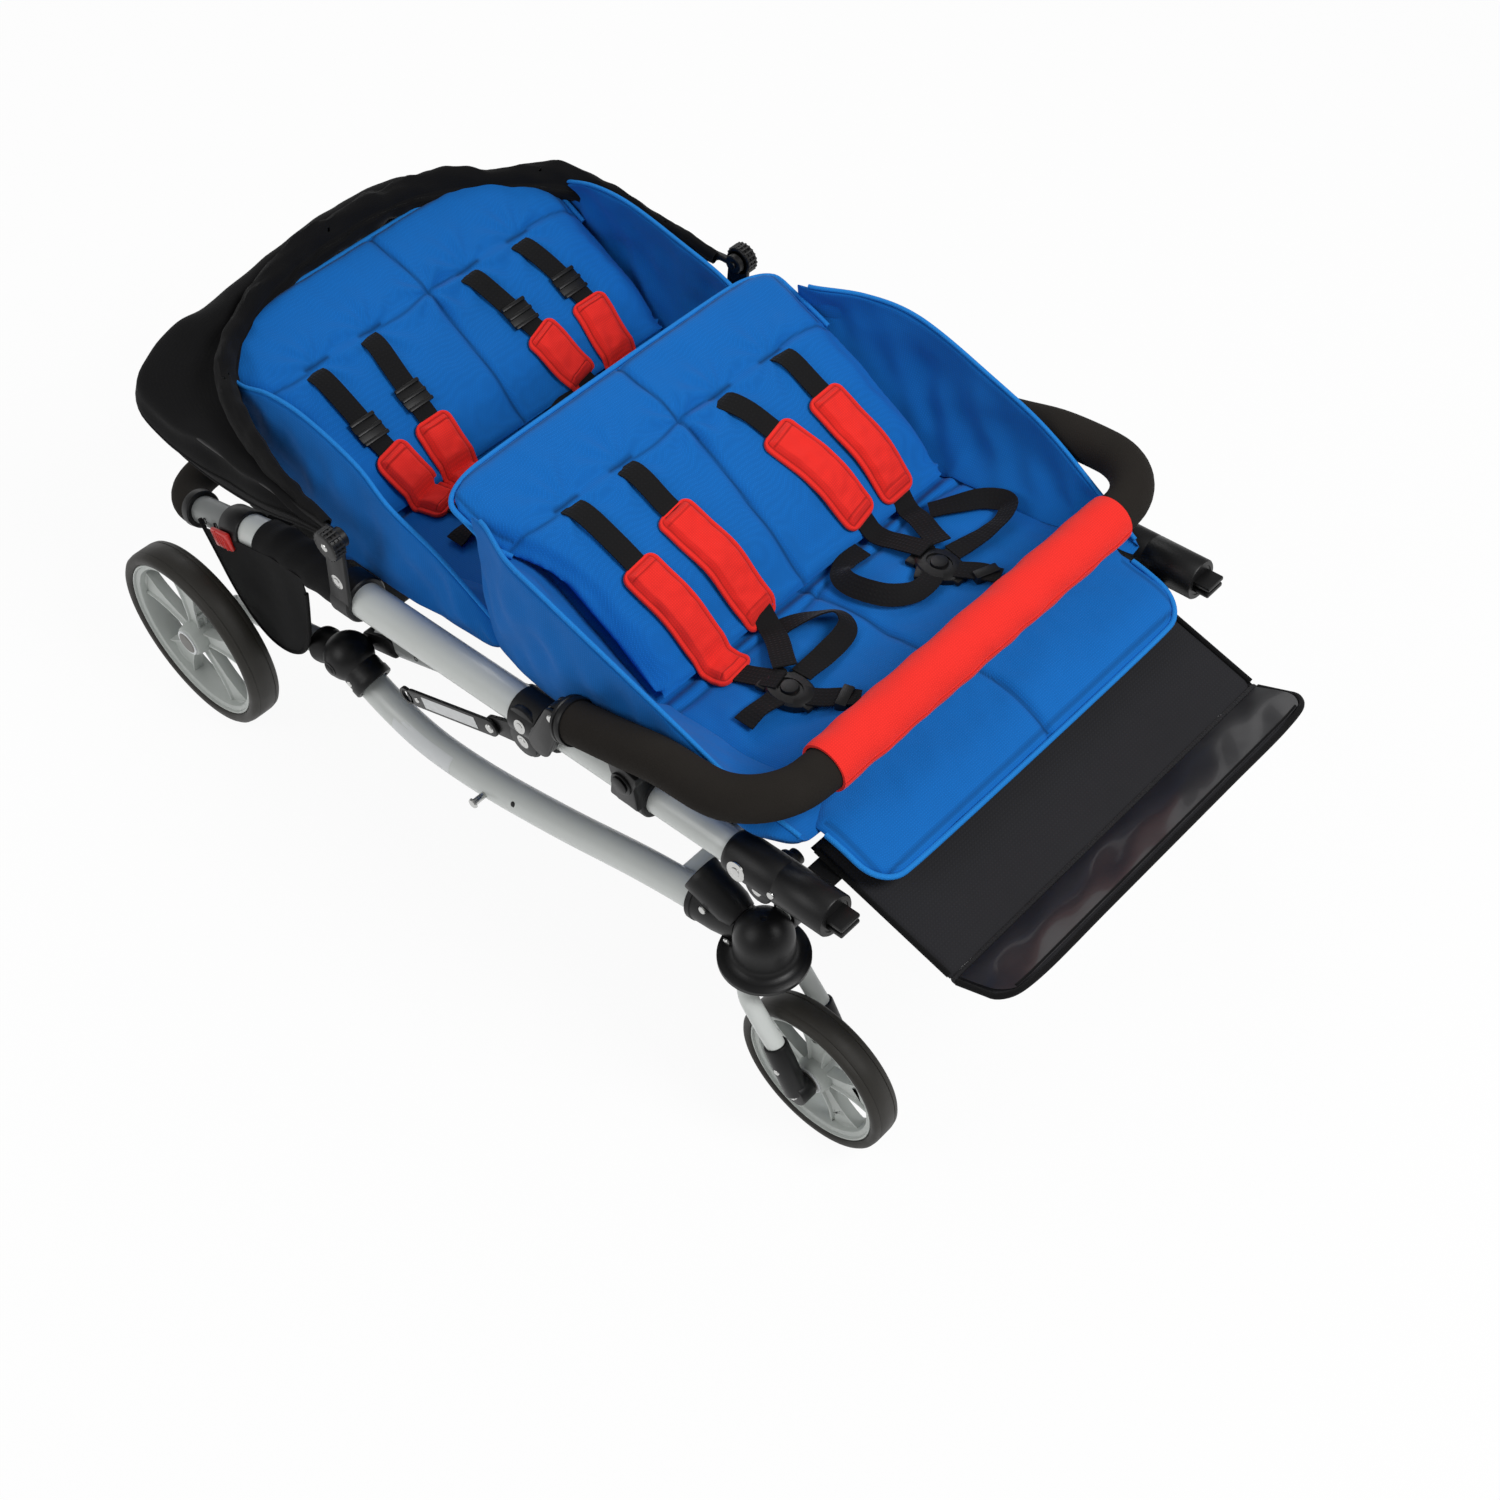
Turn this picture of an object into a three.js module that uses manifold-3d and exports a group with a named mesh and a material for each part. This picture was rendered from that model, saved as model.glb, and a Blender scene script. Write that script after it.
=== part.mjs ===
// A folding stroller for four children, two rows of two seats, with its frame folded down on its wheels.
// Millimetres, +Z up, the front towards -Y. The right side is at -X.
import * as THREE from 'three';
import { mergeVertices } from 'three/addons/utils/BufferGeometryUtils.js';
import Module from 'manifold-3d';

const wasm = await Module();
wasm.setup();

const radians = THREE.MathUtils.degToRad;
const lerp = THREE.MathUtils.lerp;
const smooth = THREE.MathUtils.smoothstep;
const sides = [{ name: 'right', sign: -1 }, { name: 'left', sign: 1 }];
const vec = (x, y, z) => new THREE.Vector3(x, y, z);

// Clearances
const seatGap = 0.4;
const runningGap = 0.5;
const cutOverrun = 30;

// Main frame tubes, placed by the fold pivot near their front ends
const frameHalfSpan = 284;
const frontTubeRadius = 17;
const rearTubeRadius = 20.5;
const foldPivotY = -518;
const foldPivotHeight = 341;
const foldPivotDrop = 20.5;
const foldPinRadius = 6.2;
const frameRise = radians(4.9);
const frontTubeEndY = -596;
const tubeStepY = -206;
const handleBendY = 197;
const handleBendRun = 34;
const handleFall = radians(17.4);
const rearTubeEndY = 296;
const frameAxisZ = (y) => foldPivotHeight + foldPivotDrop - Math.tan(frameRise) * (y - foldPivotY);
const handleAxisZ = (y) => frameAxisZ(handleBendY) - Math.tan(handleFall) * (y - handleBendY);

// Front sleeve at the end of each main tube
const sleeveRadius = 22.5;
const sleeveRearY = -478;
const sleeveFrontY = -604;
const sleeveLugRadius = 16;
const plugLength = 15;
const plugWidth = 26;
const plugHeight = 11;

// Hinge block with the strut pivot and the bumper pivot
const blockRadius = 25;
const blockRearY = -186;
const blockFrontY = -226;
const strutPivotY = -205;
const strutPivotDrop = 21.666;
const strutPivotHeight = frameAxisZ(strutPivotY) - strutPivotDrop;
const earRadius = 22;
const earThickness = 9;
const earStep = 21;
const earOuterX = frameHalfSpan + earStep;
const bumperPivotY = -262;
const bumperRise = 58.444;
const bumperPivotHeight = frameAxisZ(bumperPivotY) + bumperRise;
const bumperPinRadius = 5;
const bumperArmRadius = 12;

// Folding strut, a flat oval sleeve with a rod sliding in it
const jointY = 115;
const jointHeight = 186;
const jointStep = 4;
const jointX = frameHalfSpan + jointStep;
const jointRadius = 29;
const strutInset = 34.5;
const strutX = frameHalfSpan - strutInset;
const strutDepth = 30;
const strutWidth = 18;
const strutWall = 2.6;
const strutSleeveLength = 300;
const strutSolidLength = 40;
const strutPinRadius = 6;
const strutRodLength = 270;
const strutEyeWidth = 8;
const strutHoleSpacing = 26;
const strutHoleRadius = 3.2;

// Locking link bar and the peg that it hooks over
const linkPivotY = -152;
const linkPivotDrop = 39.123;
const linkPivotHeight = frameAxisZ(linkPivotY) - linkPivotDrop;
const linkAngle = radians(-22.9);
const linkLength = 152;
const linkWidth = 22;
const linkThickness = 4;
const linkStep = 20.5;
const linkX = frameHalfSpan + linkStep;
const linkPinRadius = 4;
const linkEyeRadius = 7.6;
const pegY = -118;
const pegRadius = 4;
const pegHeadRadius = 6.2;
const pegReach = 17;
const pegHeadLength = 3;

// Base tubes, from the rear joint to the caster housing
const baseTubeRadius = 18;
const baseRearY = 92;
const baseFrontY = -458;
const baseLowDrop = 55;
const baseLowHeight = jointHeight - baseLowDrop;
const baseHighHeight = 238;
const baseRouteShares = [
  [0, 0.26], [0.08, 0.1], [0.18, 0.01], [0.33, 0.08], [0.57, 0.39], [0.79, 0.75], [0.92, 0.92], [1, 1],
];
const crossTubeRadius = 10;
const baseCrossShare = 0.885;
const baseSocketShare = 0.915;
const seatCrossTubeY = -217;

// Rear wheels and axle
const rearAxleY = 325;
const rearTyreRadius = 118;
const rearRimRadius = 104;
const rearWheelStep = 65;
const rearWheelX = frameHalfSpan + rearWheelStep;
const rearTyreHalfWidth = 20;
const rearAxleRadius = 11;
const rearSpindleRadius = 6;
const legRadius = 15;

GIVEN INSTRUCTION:
Show all lines from the listing above in which "with" appears.

SOLVED PROBLEM:
Turn this picture of an object into a three.js module that uses manifold-3d and exports a group with a named mesh and a material for each part. This picture was rendered from that model, saved as model.glb, and a Blender scene script. Write that script after it.
// A folding stroller for four children, two rows of two seats, with its frame folded down on its wheels.
// Hinge block with the strut pivot and the bumper pivot
// Folding strut, a flat oval sleeve with a rod sliding in it